The Lexus and the Olive Tree: Globalization and You

It seems that Bill Clinton, Bill Gates, the Dalai Lama, and a hippie backpacker were in an airplane that was spinning out of control. There were only three parachutes. President Clinton said, "I'm the leader of the free world, so I'd better take one of the chutes." He did, and leaped out of the plane. Bill Gates then said, "I'm the smartest man in the world, so I'd better take one of the parachutes, too." He took one and jumped out. Finally, the Dalai Lama said to the hippie, "I'm an old man; you have your life ahead of you. Go ahead: You take the last parachute." The hippie replied calmly: "Chill, man. The smartest dude in the world just jumped out of the plane with my backpack."[1]

Here is a parable of globalization - the conflict of politics and economics, religion and humanity. Bill Clinton represents the power of politics in a world in which the United States is the only superpower. Bill Gates embodies the triumph of the free market over all other economic forms, and its potential hazards. The Dalai Lama symbolizes the altruistic spirit of religion - most often missing in our haste to globalize the world. The hippie back-packer is a by-stander, but with a serious stake in all that is happening.

Globalization is a commonplace among us - especially in Rochester where world trade is a staple of our economy. It is the context in which we live, says New York Times Pulitzer Prize-winning reporter Tom Friedman in The Lexus and the Olive Tree.[2] This unlikely image came to Friedman while riding a bullet train in Japan. Half the world seems intent on building a better Lexus, the Japanese luxury car - obsessed with "modernizing, streamlining and privatizing their economies in order to thrive in the system of globalization."

But the other half seems focused on olive trees, like those on the banks of the Jordan River. "They represent everything that roots us, anchors us, identifies us in this world - whether it be belonging to a family, a community, a tribe, a nation, a religion or, most of all, a place called home."[3]

In this world "only the paranoid survive." Here is the essence of global capitalism - "'creative destruction,' - a perpetual cycle of destroying the old and less efficient product or service and replacing it with new, more efficient ones." Innovation replaces tradition. If the Cold War was sumo wrestling with two Goliaths wrestling while the world watched in apprehension, globalization is more like running a 100 yard dash over and over again. All friends and enemies are now competitors.

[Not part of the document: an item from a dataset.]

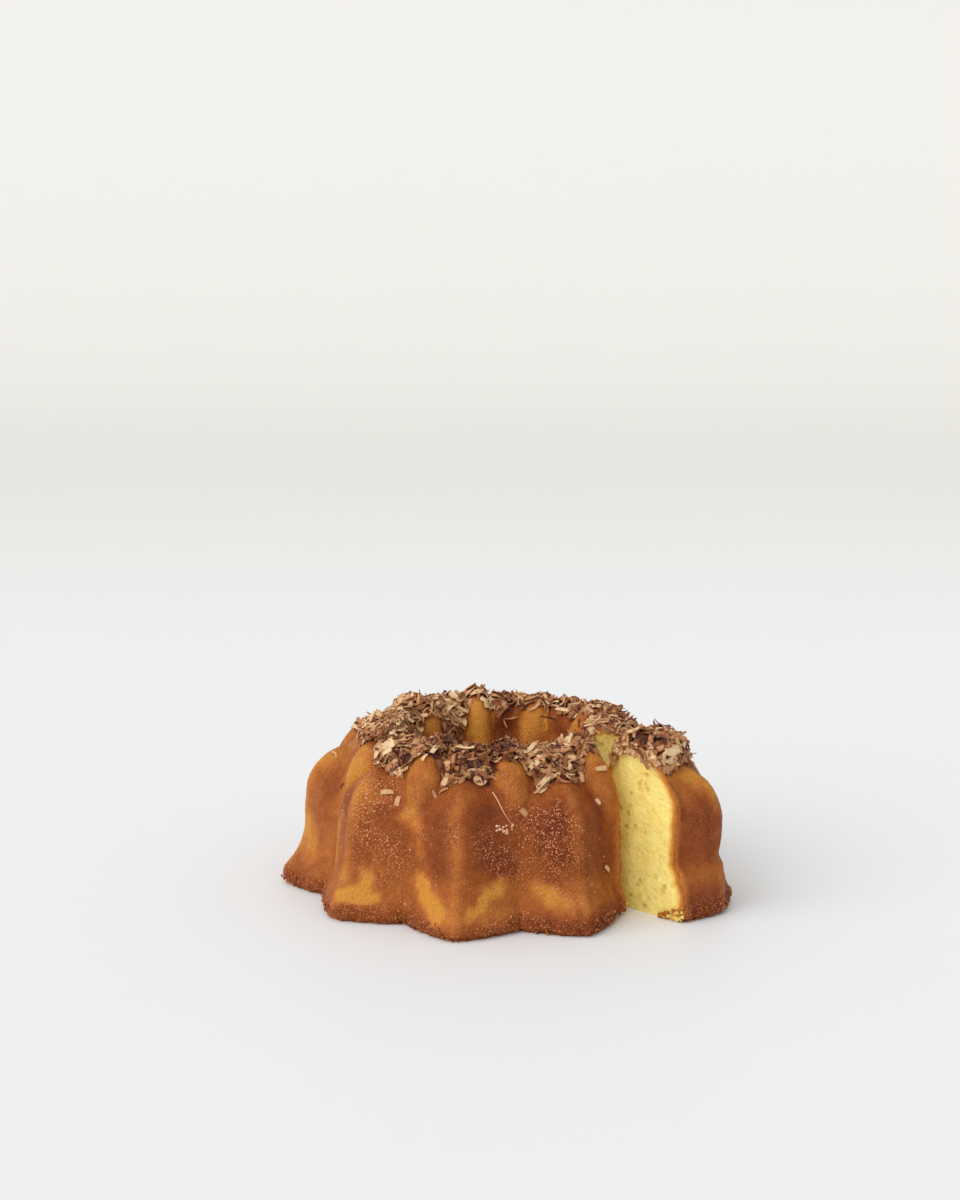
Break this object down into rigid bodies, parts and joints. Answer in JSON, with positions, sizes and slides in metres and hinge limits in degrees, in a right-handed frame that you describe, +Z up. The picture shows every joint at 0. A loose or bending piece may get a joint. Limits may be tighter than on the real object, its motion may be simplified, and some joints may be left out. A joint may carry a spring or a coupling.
{
  "type": "bundt cake with a slice drawn out",
  "caption": "Fluted ring cake with toasted coconut on its crest, one wedge cut and drawn part of the way out, resting on its flat base.",
  "frame": {"origin": "on the table plane, at the middle of the footprint of the ring and its drawn slice together; the ring's own axis stands 4.5 mm towards -X and 0.1 mm towards -Y of it", "axes": "+Z up along the ring's axis, -Y towards the viewer in front, +X to the viewer's right, the side where the slice is drawn out"},
  "size_m": [0.2395, 0.2293, 0.0942],
  "materials": {
    "baked_crust": "moist satin honey-brown baked crust",
    "cake_crumb": "matt open yellow crumb",
    "toasted_coconut": "dry toasted strips, cream to dark brown"
  },
  "bodies": {
    "root": {"cake_ring": "baked_crust", "cake_slice": "cake_crumb"}
  },
  "joints": []
}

This conflict between material betterment and cultural values he says, "is the drama of the Lexus and the olive tree."[4]

"Globalization isn't a choice," Friedman says, "It's a reality."[5] He points to a picture taken in Jerusalem on December 29, 1998, as an orthodox Jew places his cellular phone up to the Western Wall so a relative in France can say a prayer at the holy site.[6] In this globalized economy people feel helpless. One Mexican banker told Friedman, "Everyone feels their life is determined by someone outside, and everyone wants to know who is this person? Who is this force? We thought that we were on the path to the First World and suddenly something went wrong. . . . What did we do? We are losing control."[7]

How can we survive in a world without walls, a world in which no one seems to be in charge?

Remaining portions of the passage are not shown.